Posted by Laura Kearns, Solicitor
Tax changes just round the corner?
The Autumn budget is fast approaching and, as usual, there is much speculation in the financial press as to plans which may be announced by the chancellor.
Though a date for the budget has not yet been set, it is clear that tax changes are likely to be afoot given the significant economic impact of the Covid-19 pandemic and the need for the government to raise funds to meet the country’s growing deficit.
It is widely thought that the tax most likely to be in Rishi Sunak’s sight is CGT. CGT rates (currently 10% and 20% for most assets; 18% and 28% for residential property) are at a historic low and so seem an easy target. A rise in rates, possibly bringing CGT in line with income tax rates, would be a relatively quick way to raise revenues as doing so would not require legislative drafting or lengthy consultation.
It is however possible that more extensive changes could also be announced. In July, Rishi Sunak commissioned the Office of Tax Simplification to investigate how CGT is paid by individuals and smaller businesses. The scope of the report is wide-ranging and will include all allowances, exemptions and reliefs, the treatment of losses and its interaction with other taxes (such as the current uplift on death). The OTS’ detailed comments are expected by 12 October and so it is possible that the budget, timing dependent, could seek to address some or all of any changes proposed.
The OTS also published reports last year on IHT, suggesting, amongst other proposals (1) removal of the CGT uplift on death and replacement with a no gain, no loss approach where IHT relief is available (2) an increased trading threshold for business property relief and (3) a simplification of the lifetime gifting rules.
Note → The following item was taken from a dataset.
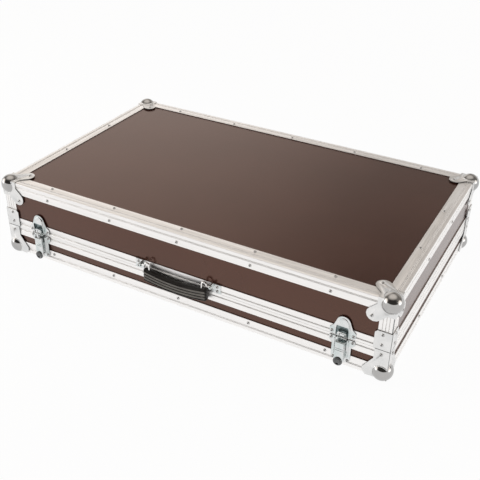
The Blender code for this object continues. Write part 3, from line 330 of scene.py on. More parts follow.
@dataclass(frozen=True)
class DrawnAluminium:
    """Clear-anodised extrusion: a drawn grain along it, soft clouds in its sheen."""

    run: Run
    colour: Colour = (0.965, 0.945, 0.930)
    streak: Colour = (0.90, 0.88, 0.865)
    sheen: tuple[float, float] = (0.30, 0.39)

    def material(self) -> bpy.types.Material:
        """Build the finish."""
        material, shader, tree = new_material("drawn_aluminium_" + self.run.name.lower())
        lines = noise(tree, object_space(tree, self.run.value), 900.0, 3.0, 0.6)
        clouds = noise(tree, object_space(tree), 11.0, 4.0)
        tree.links.new(blend_colours(tree, lines, ((0.30, self.streak), (0.62, self.colour))),
                       shader.inputs["Base Color"])
        grain = remap(tree, lines, (0.3, 0.7), (0.0, 0.08))
        tree.links.new(calculate(tree, "ADD", grain, remap(tree, clouds, (0.3, 0.7), self.sheen)),
                       shader.inputs["Roughness"])
        shader.inputs["Metallic"].default_value = 1.0
        relief(tree, shader, lines, 0.000008)
        return material


@dataclass(frozen=True)
class WornMetal:
    """Plain metal with a cloudy colour and sheen, for plates, balls and rivets, and for the painted shade in grooves,
    on rims and in the keeper's hood.
    """

    name: str
    colour: Colour
    cast: Colour
    sheen: tuple[float, float]
    cloud: float = 42.0
    grit: float = 0.000006
    metallic: float = 1.0

    def material(self) -> bpy.types.Material:
        """Build the finish."""
        material, shader, tree = new_material(self.name)
        where = object_space(tree)
        tree.links.new(blend_colours(tree, noise(tree, where, self.cloud, 2.0), ((0.36, self.cast), (0.60, self.colour))),
                       shader.inputs["Base Color"])
        tree.links.new(remap(tree, noise(tree, where, 260.0, 4.0, 0.65), (0.3, 0.7), self.sheen),
                       shader.inputs["Roughness"])
        shader.inputs["Metallic"].default_value = self.metallic
        relief(tree, shader, noise(tree, where, 700.0, 2.0), self.grit)
        return material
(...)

Again, it is possible that the budget could look to incorporate some or all of these proposals.
Mr Sunak’s leaked notes indicate that the government is aware it “will need to do some difficult things” and although “this doesn’t mean a horror show of tax raises with no end in sight”, it would be advisable for clients considering setting up trusts or passing value down to younger generations to take action now, before any tax changes make doing so more costly.
In addition to encouraging clients to forward plan, it is also worth reminding them of changes to CGT we saw earlier this year, most notably (1) modifications to Entrepreneurs’ Relief (which restricted the qualifying criteria further and reduced the lifetime allowance from £10million to £1million) and (2) that for sales of residential property from 6 April, gains must now be reported and any tax paid within 30 days.